Tishby started her acting career in the 1990s in the Israeli series “Ramat Aviv Gimmel.” She guest starred in the Showtime series “The Affair” and is now the co-executive producer of the HBO show “In Treatment.” In 2011, she founded the advocacy organization Act for Israel and in 2014 co-created Reality Israel, a series of leadership trips to Israel. Before the COVID-19 pandemic, she split her time living between Israel and Los Angeles.
Tishby said she was tired of having to defend Israel “way too many [times] to count” and explain the country to people she interacted with. She searched for a simplified and “easy to digest” book about her native country that she could recommend others to read; when she was unable to find one, she decided to write it herself. Other than Golda Meir’s 1973 autobiography and an English translation of historian Anita Shapira’s work, her new book is the first on Israel’s history written by a woman.
In her book, she said, she addresses “head-on” how the growing influence of anti-Israel sentiment on the left and the Boycott, Divestment, Sanctions (BDS) movement has contributed to false accusations against Israel of apartheid, occupation and genocide.
“Not discussing the tough issues about Israel is not being an authentic communicator,” she said. “There’s a whole chapter on the settlements, and there’s a discussion about apartheid and colonialism. I think even if you take Israel’s mishandling of everything that they ever did, there’s still a strong case for the country’s safety, security and support on behalf of the world community.
“I’m not trying to say that Israel’s perfect, I’m just trying to say that the oppression against it is disproportionate,” she continued. “It’s the only country in the world that garners this level of petition and boycott movements and demonstrations. Where are the other countries in the world that actually have human rights abuses? Why the obsession with Israel?”

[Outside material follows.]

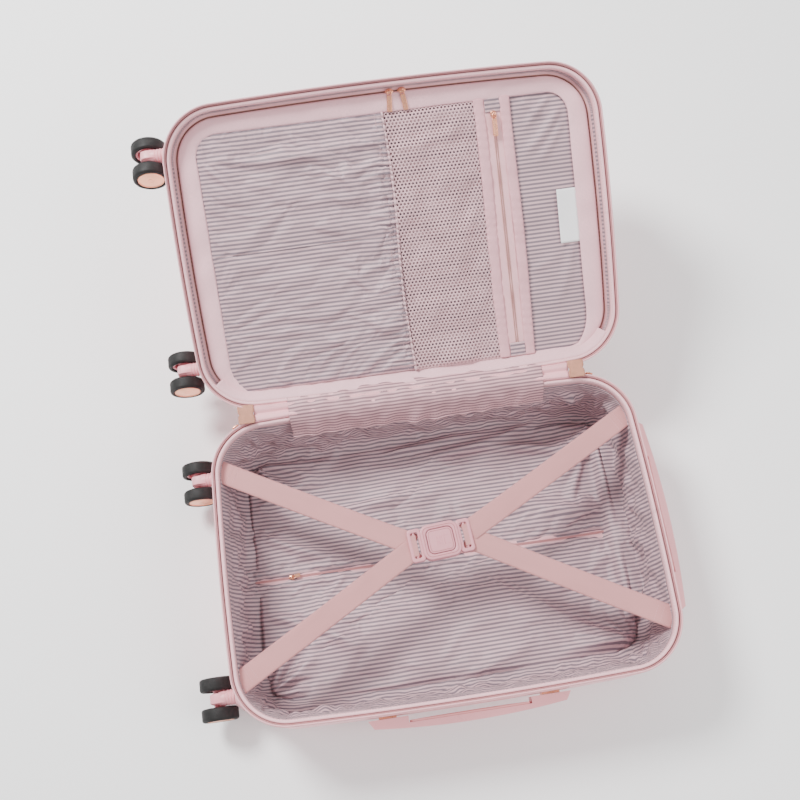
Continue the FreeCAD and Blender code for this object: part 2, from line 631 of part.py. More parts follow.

Tishby devotes an entire chapter to the BDS movement, criticizing some of its most notable supporters, such as former Pink Floyd member Roger Waters — whom she nicknamed the “the Energizer Bunny of the BDS movement” — anti-Israel activist Alice Walker, and US Congresswomen Rashida Tlaib (D-MI) and Ilhan Omar (D-MN).
Tishby said about the anti-Israel movement, “I am gladly ripping them a new a**hole. They are not a movement about justice and peace. They are a movement that is trying to dismantle Israel as a state. Period, end of story. The founder of BDS [Omaractually said that.”
“The majority of people who support them don’t actually know what it is that they’re supporting and who they’re supporting,” she added. “The BDS movement is sponsored by people who sponsor Hamas … The movement needs to be out from any democratic or Western society and they need to be real with who it is that they are in order to stop fooling liberals into supporting them.”
The author also holds the movement responsible for turning “Zionist” and “Zionism” into a “slur” used as a coded attack on Jews, and spoke about “re-owning” the concept of Zionism — which she called “the movement for Jewish liberation and self-determination in a Jewish, yet not exclusively Jewish, state.”
“If you come to [any college] campus and you want to join any liberal group, you need to denounce Israel; you need to denounce the single consistent democracy in the entire Middle East … This has been a slow-moving terrorist attack,” she said.
On the overall theme of the book, Tishby described her target audience: “If you are a person who loves democracy, freedom of speech, human rights, women’s rights, LGBTQ+ rights, and especially if you’re a liberal and a progressive and you do not support Israel within the context of the Middle East — you’re an idiot. And let me tell you why.”